Ainda não terminei de ler o livro, por isso, não sei se o autor defenderá que um diálogo é, de fato, ainda possível. Sei que, teoricamente, este sempre é viável. No entanto tenho dúvidas sobre o quão eficiente é dialogar com aqueles que apenas querem gozar. Aqui a polarização é entre a razão e o instinto mais básico. Para dialogar é preciso racionalizar e, mais do que nunca, estamos percebendo que o Brasil não racionaliza. No seu livro, Bosco ainda diz que para um debate ocorrer é preciso que os debatedores entrem nele dispostos a se transformarem em algum nível. Mesmo que minimamente, é necessário que o debate, por meio do diálogo, transforme os pensamentos. Quando entramos num debate reticentes a nos transformarmos e dispostos a, apenas, transformar os demais debatedores, é porque esse diálogo já não faz o menor sentido.

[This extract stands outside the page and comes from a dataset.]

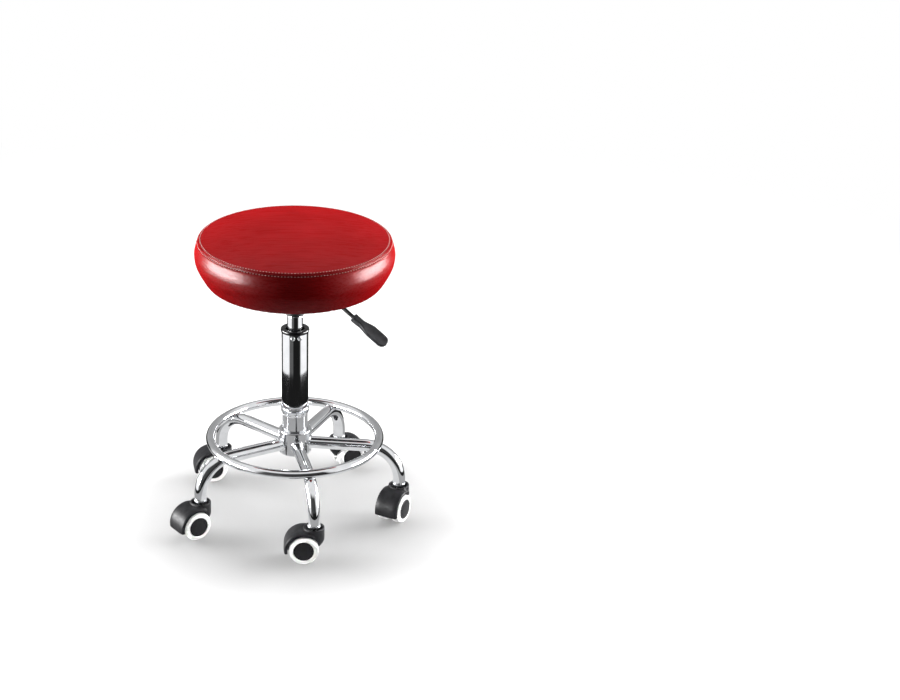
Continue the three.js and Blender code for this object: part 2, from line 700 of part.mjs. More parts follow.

Hoje, 7 de setembro, comemoramos 200 anos de um Brasil teoricamente livre e independente. No entanto, em vez de cultura e debate sobre o que significa essa data, o que veremos – publico esta coluna na manhã do feriado – é mais um carnaval golpista. Um gozo coletivo em nome da mais impressionante irracionalidade ético-moral. No entanto, não deixa de ser apenas mais um capítulo dessa lamentável novela de independência e morte onde o diálogo possível serviu, acima de tudo, para gerar uma entidade chamada “Centrão”. Quem sabe, antes do diálogo possível, ainda nos é necessário uma “Revolução Francesa” para chamarmos de nossa. Enquanto isso, seguirei por aqui, escrevendo a cada quinze dias, em busca de um diálogo possível com todos vocês. Mesmo que me falte inspiração. Afinal, no Brasil ninguém morre de tédio.